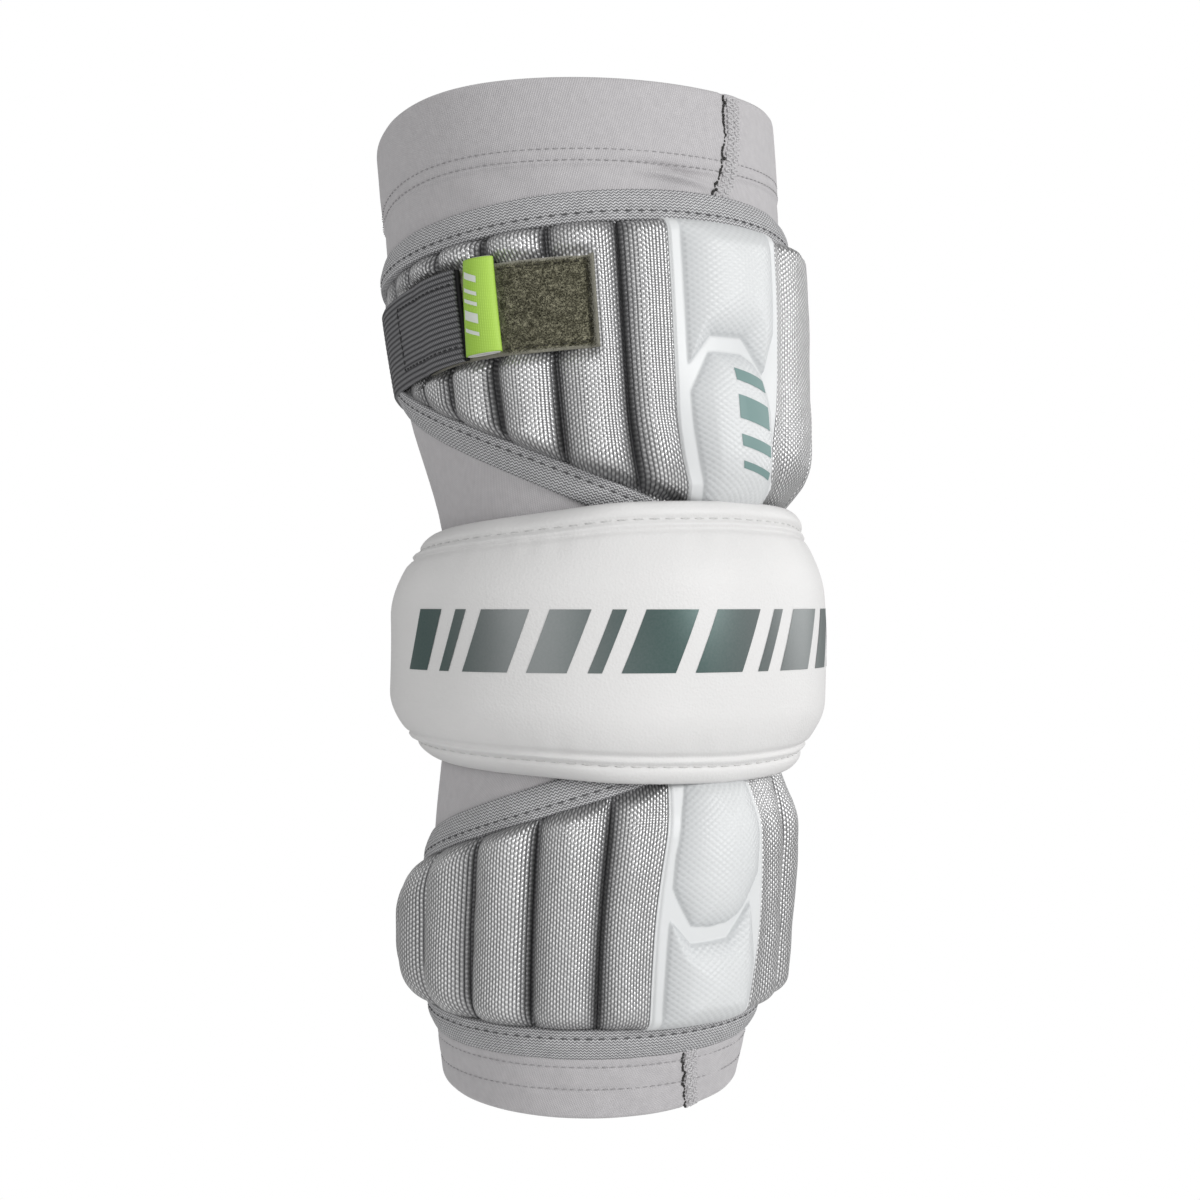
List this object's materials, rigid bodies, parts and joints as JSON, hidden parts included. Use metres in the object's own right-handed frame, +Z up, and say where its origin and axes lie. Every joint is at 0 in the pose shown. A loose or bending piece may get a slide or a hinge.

---

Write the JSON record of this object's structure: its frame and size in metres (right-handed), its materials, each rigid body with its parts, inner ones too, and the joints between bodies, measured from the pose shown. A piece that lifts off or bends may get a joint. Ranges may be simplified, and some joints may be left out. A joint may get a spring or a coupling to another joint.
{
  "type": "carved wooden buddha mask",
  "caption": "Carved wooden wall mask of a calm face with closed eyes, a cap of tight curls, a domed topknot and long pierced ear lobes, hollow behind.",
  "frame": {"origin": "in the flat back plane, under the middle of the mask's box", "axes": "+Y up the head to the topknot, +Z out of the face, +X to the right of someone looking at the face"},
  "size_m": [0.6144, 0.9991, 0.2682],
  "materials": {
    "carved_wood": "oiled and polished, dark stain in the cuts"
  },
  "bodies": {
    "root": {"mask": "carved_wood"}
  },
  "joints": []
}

** Your goal **
Tally up the lines holding the word "shown" in the data above, and answer with that figure only.

** Expected answer **
2